Data excerpt:
--

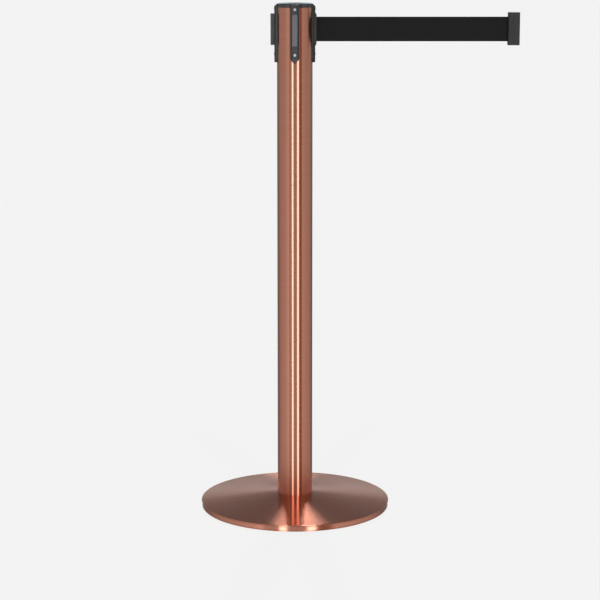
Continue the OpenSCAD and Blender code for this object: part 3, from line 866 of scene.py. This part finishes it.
def build_world():
    """Pale backdrop for the camera, and for everything else the brightness of a studio by direction."""
    world = bpy.data.worlds.new("studio")
    bpy.context.scene.world = world
    world.use_nodes = True
    graph = Graph(world.node_tree)
    world.node_tree.nodes.clear()
    toward = graph.add("ShaderNodeTexCoord").outputs["Generated"]
    split = graph.add("ShaderNodeSeparateXYZ", {"Vector": toward}).outputs
    bearing = graph.math("ARCTAN2", split["X"], graph.math("MULTIPLY", split["Y"], -1.0))
    turn = graph.math("ADD", graph.math("DIVIDE", bearing, 2 * math.pi), 0.5)
    height = graph.math("ARCSINE", split["Z"])
    rise = graph.math("ADD", graph.math("DIVIDE", height, math.pi), 0.5)

    def by_bearing(stops):
        """A ramp by degrees round the post from the camera's side, positive to the right."""
        return graph.ramp(turn, [(0.5 + degrees / 360, value) for degrees, value in stops])

    def by_height(stops):
        """A ramp by degrees above the horizon."""
        return graph.ramp(rise, [(0.5 + degrees / 180, value) for degrees, value in stops])

    # The room's brightness round the post, times its change with height.
    room = graph.mix(1.0, by_bearing((
        (-180, 0.30), (-160, 0.16), (-135, 0.15), (-108, 0.33), (-64, 0.46), (-50, 0.54),
        (-42, 0.66), (-38, 0.38), (28, 0.36), (33, WARM_GAP), (43, WARM_GAP), (51, 0.50),
        (90, 0.38), (108, 0.34), (137, 0.15), (160, 0.16), (180, 0.30))),
        by_height((
            (-90, 1.35), (-25, 1.3), (-8, 1.0), (1, 0.7), (14, 0.7), (24, 0.5), (45, 0.42), (90, 0.4))),
        "MULTIPLY")
    # Two tall light boxes on the camera's side, one to its left and one to its right.
    boxes = graph.mix(1.0, by_bearing((
        (-19.5, 0.0), (-18.5, 1.0), (-11.0, 1.0), (-10.0, 0.0),
        (15.0, 0.0), (16.5, 1.0), (25.5, 1.0), (26.5, 0.0))),
        by_height(((-60, 0.0), (-55, 2.3), (70, 2.3), (75, 0.0))), "MULTIPLY")
    # Two narrow bright patches high up on the far side of the post.
    over = graph.mix(1.0, by_bearing((
        (-176, 0.0), (-175, 1.0), (-171, 1.0), (-170, 0.0), (167, 0.0), (168, 1.0), (174, 1.0), (175, 0.0))),
        by_height(((50, 0.0), (54, 14.0), (72, 22.0), (76, 0.0))), "MULTIPLY")
    # A cool glow low down on the far side.
    horizon = graph.mix(1.0, by_bearing((
        (-180, 1.0), (-135, 0.9), (-95, 0.3), (-75, 0.0), (75, 0.0), (95, 0.3), (135, 0.9), (180, 1.0))),
        by_height(((-1, 0.0), (2, COOL_GLOW), (9, COOL_GLOW), (17, 0.0))), "MULTIPLY")
    light = room
    for patch in (boxes, over, horizon):
        light = graph.mix(1.0, light, patch, "ADD")
    glow = graph.add("ShaderNodeBackground", {"Color": light, "Strength": 1.0})
    plain = graph.add("ShaderNodeBackground", {"Color": BACKDROP, "Strength": 1.0})
    path = graph.add("ShaderNodeLightPath")
    choice = graph.add("ShaderNodeMixShader", {
        0: path.outputs["Is Camera Ray"], 1: glow.outputs[0], 2: plain.outputs[0]})
    out = graph.add("ShaderNodeOutputWorld")
    graph.feed(out.inputs["Surface"], choice.outputs[0])


def build_floor():
    """Plain pale floor that blends into the backdrop, its shade round the object barely visible."""
    bpy.ops.mesh.primitive_plane_add(size=FLOOR_SIZE, location=(0, 0, -0.0002))
    floor = bpy.context.object
    floor.name = "floor"
    material = bpy.data.materials.new("pale_floor")
    material.use_nodes = True
    graph = Graph(material.node_tree)
    material.node_tree.nodes.clear()
    glow = graph.add("ShaderNodeEmission", {"Color": FLOOR_GLOW, "Strength": 1.0})
    matt = graph.add("ShaderNodeBsdfDiffuse", {"Color": FLOOR_MATT})
    both = graph.add("ShaderNodeAddShader", {0: glow.outputs[0], 1: matt.outputs[0]})
    out = graph.add("ShaderNodeOutputMaterial")
    graph.feed(out.inputs["Surface"], both.outputs[0])
    floor.data.materials.append(material)
    floor.visible_glossy = False
    floor.visible_diffuse = False
    floor.visible_shadow = False


# ---- Everything ----

build_pad()
build_band()
build_cover()
build_tube()
build_cap()
for rail_side in ("left", "front", "rear"):
    build_rail_plate(rail_side, f"receiver_{rail_side}")
build_mouth_plate()
build_screws()
build_belt()
build_stitching()
build_clip()
dress_cad_parts()
build_world()
build_floor()
bpy.context.scene.view_settings.view_transform = "Standard"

--

Exercise aim:
Exactly reproduce the material above.

Answer to the exercise:
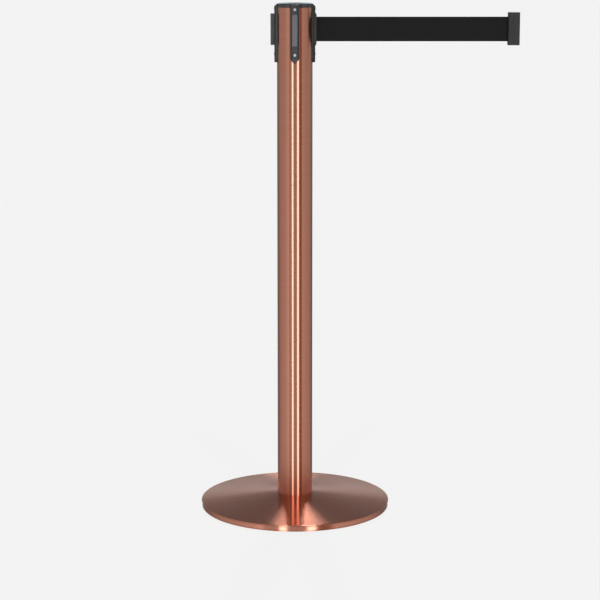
Continue the OpenSCAD and Blender code for this object: part 3, from line 866 of scene.py. This part finishes it.
def build_world():
    """Pale backdrop for the camera, and for everything else the brightness of a studio by direction."""
    world = bpy.data.worlds.new("studio")
    bpy.context.scene.world = world
    world.use_nodes = True
    graph = Graph(world.node_tree)
    world.node_tree.nodes.clear()
    toward = graph.add("ShaderNodeTexCoord").outputs["Generated"]
    split = graph.add("ShaderNodeSeparateXYZ", {"Vector": toward}).outputs
    bearing = graph.math("ARCTAN2", split["X"], graph.math("MULTIPLY", split["Y"], -1.0))
    turn = graph.math("ADD", graph.math("DIVIDE", bearing, 2 * math.pi), 0.5)
    height = graph.math("ARCSINE", split["Z"])
    rise = graph.math("ADD", graph.math("DIVIDE", height, math.pi), 0.5)

    def by_bearing(stops):
        """A ramp by degrees round the post from the camera's side, positive to the right."""
        return graph.ramp(turn, [(0.5 + degrees / 360, value) for degrees, value in stops])

    def by_height(stops):
        """A ramp by degrees above the horizon."""
        return graph.ramp(rise, [(0.5 + degrees / 180, value) for degrees, value in stops])

    # The room's brightness round the post, times its change with height.
    room = graph.mix(1.0, by_bearing((
        (-180, 0.30), (-160, 0.16), (-135, 0.15), (-108, 0.33), (-64, 0.46), (-50, 0.54),
        (-42, 0.66), (-38, 0.38), (28, 0.36), (33, WARM_GAP), (43, WARM_GAP), (51, 0.50),
        (90, 0.38), (108, 0.34), (137, 0.15), (160, 0.16), (180, 0.30))),
        by_height((
            (-90, 1.35), (-25, 1.3), (-8, 1.0), (1, 0.7), (14, 0.7), (24, 0.5), (45, 0.42), (90, 0.4))),
        "MULTIPLY")
    # Two tall light boxes on the camera's side, one to its left and one to its right.
    boxes = graph.mix(1.0, by_bearing((
        (-19.5, 0.0), (-18.5, 1.0), (-11.0, 1.0), (-10.0, 0.0),
        (15.0, 0.0), (16.5, 1.0), (25.5, 1.0), (26.5, 0.0))),
        by_height(((-60, 0.0), (-55, 2.3), (70, 2.3), (75, 0.0))), "MULTIPLY")
    # Two narrow bright patches high up on the far side of the post.
    over = graph.mix(1.0, by_bearing((
        (-176, 0.0), (-175, 1.0), (-171, 1.0), (-170, 0.0), (167, 0.0), (168, 1.0), (174, 1.0), (175, 0.0))),
        by_height(((50, 0.0), (54, 14.0), (72, 22.0), (76, 0.0))), "MULTIPLY")
    # A cool glow low down on the far side.
    horizon = graph.mix(1.0, by_bearing((
        (-180, 1.0), (-135, 0.9), (-95, 0.3), (-75, 0.0), (75, 0.0), (95, 0.3), (135, 0.9), (180, 1.0))),
        by_height(((-1, 0.0), (2, COOL_GLOW), (9, COOL_GLOW), (17, 0.0))), "MULTIPLY")
    light = room
    for patch in (boxes, over, horizon):
        light = graph.mix(1.0, light, patch, "ADD")
    glow = graph.add("ShaderNodeBackground", {"Color": light, "Strength": 1.0})
    plain = graph.add("ShaderNodeBackground", {"Color": BACKDROP, "Strength": 1.0})
    path = graph.add("ShaderNodeLightPath")
    choice = graph.add("ShaderNodeMixShader", {
        0: path.outputs["Is Camera Ray"], 1: glow.outputs[0], 2: plain.outputs[0]})
    out = graph.add("ShaderNodeOutputWorld")
    graph.feed(out.inputs["Surface"], choice.outputs[0])


def build_floor():
    """Plain pale floor that blends into the backdrop, its shade round the object barely visible."""
    bpy.ops.mesh.primitive_plane_add(size=FLOOR_SIZE, location=(0, 0, -0.0002))
    floor = bpy.context.object
    floor.name = "floor"
    material = bpy.data.materials.new("pale_floor")
    material.use_nodes = True
    graph = Graph(material.node_tree)
    material.node_tree.nodes.clear()
    glow = graph.add("ShaderNodeEmission", {"Color": FLOOR_GLOW, "Strength": 1.0})
    matt = graph.add("ShaderNodeBsdfDiffuse", {"Color": FLOOR_MATT})
    both = graph.add("ShaderNodeAddShader", {0: glow.outputs[0], 1: matt.outputs[0]})
    out = graph.add("ShaderNodeOutputMaterial")
    graph.feed(out.inputs["Surface"], both.outputs[0])
    floor.data.materials.append(material)
    floor.visible_glossy = False
    floor.visible_diffuse = False
    floor.visible_shadow = False


# ---- Everything ----

build_pad()
build_band()
build_cover()
build_tube()
build_cap()
for rail_side in ("left", "front", "rear"):
    build_rail_plate(rail_side, f"receiver_{rail_side}")
build_mouth_plate()
build_screws()
build_belt()
build_stitching()
build_clip()
dress_cad_parts()
build_world()
build_floor()
bpy.context.scene.view_settings.view_transform = "Standard"